There never has been and never will be a time when “the pew sitters (all of them) buy the teaching and act accordingly.” There will always be a substantial number of folks who hear but do not believe. Jesus said that many are called, but few are chosen. But the mere fact that they ARE pew sitters — that they actually care enough to show up and sit in the pews — means that they at least have a chance to hear. But if the people in the pulpit do not “buy the teaching” then all is lost. If the shepherds are lost, then the sheep are doomed. But, in the Roman Catholic Church, overwhelmingly the people in the pulpit DO “buy the teaching” and most of them even act accordingly! Why you insist on calling this “paper solutions” I don’t know. My parish church — and I could drive to six just like it all within 25 minutes of here — has 1,800 families — and a large percentage actually show up for Mass every week. Over 100 kids made their First Communion last year — so many they had to do it in three Masses. These kids spent a solid year studying beforehand and examined their consciences and went to confession in advance. We have close to 100 kids preparing for Confirmation. They have a lengthy course of study and service to fulfill first. Halfway through the year they stand up in Mass and make a solemn declaration of their intent. People in the church “adopt” one of the kids preparing for Confirmation and become their prayer partners. Whether all these kids will grow up to “buy the teaching and act accordingly” I don’t know, but it won’t be because of lack of teaching, practice, and good example. “Disarray” is the last word I would think of to characterize my church.

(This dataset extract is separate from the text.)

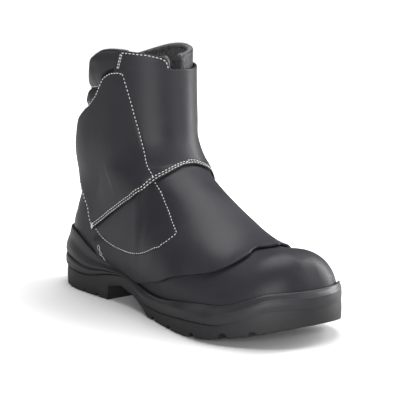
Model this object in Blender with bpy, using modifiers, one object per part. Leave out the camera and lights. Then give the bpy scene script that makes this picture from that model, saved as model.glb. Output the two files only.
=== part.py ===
"""Foundry boot for the right foot: a hollow pull-on upper with a wide covering flap, on a two-layer lugged sole.

Built in a frame whose x runs from the back of the heel to the toe and whose z is the height over the floor, with the
outer side of the foot at -y. Every object is then moved so that the origin is the centre of the heel's flat rest.
"""

import math

import bmesh
import bpy
import numpy as np

# Driving sizes, in metres
LENGTH = 0.306
BALL_WIDTH = 0.112
COLLAR_HEIGHT = 0.209
SOLE_HEIGHT = 0.052
WALL = 0.0026
FLAP = 0.0022
SLACK = 0.0012
GAP = 0.0003
LIP = 0.0022
INSOLE = 0.004
PADDING = 0.0048
TOE_SWING = 0.0085
SOLE_SWING = 0.010
CREST = 0.0085
WING_RISE = 0.0055
LAP = 0.026
TUCK = 0.0040
SHELF = 0.0015
CORE = 0.0028
REST_X = 0.13 * LENGTH

# Points round each closed outline, x / LENGTH of the step at the heel's front, and the upper's rows of points
ROUND = 52
BREAST = (0.283, 0.290)
LOW_ROWS = np.linspace(0, 0.44, 9)
BEND_ROWS = np.linspace(0.48, 0.72, 9)
SHAFT_ROWS = np.linspace(0.79, 1, 4)

# Squareness of the curves: toe in plan, arch over the foot, ankle oval
TOE_PLAN = 3.3
ARCH_UP = 2.4
ARCH_OUT = 2.1
OVAL = 2.2

# Toe box, as shares of LENGTH
TOE_START = 0.784
TOE_END = 0.9837
INSTEP_END = 0.517
ANKLE_FRONT = 0.470

# Half width of the foot's widest level: x / LENGTH, outer / BALL_WIDTH, inner / BALL_WIDTH
FOOT_WIDTH = np.array([
    (0.000, 0.277, 0.268),
    (0.131, 0.290, 0.277),
    (0.278, 0.308, 0.286),
    (0.425, 0.353, 0.295),
    (0.556, 0.429, 0.339),
    (0.670, 0.478, 0.402),
    (0.784, 0.482, 0.433),
    (0.882, 0.451, 0.438),
    (0.984, 0.402, 0.411),
])

# Bed of the foot, where the upper's lower edge lies: x / LENGTH, z / SOLE_HEIGHT
BED = np.array([
    (0.000, 0.558),
    (0.196, 0.538),
    (0.294, 0.510),
    (0.353, 0.471),
    (0.457, 0.327),
    (0.539, 0.279),
    (0.621, 0.273),
    (0.686, 0.279),
    (0.784, 0.298),
    (0.869, 0.375),
    (0.948, 0.500),
    (0.984, 0.558),
])

# Line over the instep and the toe: x / LENGTH, share of the height from the heel's bed to the collar
INSTEP = np.array([
    (0.327, 0.950),
    (0.409, 0.803),
    (0.444, 0.698),
    (0.456, 0.573),
    (0.492, 0.486),
    (0.535, 0.438),
    (0.582, 0.396),
    (0.654, 0.324),
    (0.703, 0.275),
    (0.758, 0.234),
    (0.804, 0.220),
    (0.850, 0.227),
    (0.899, 0.252),
    (0.984, 0.287),
])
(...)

#22. I’m impressed and get your point. I fear that you have yet to get mine.
Perhaps we both don’t know one another’s Church as well as we think — or maybe we understand disarray differently.
Related indirectly to the issue discussed by Catholic Mom and Albany – In my experience Roman Catholics seem to pooh-pooh differences between the denominations more than anyone else by saying things like “We all worship the same God”. Yet they are practically all loyal to their Faith.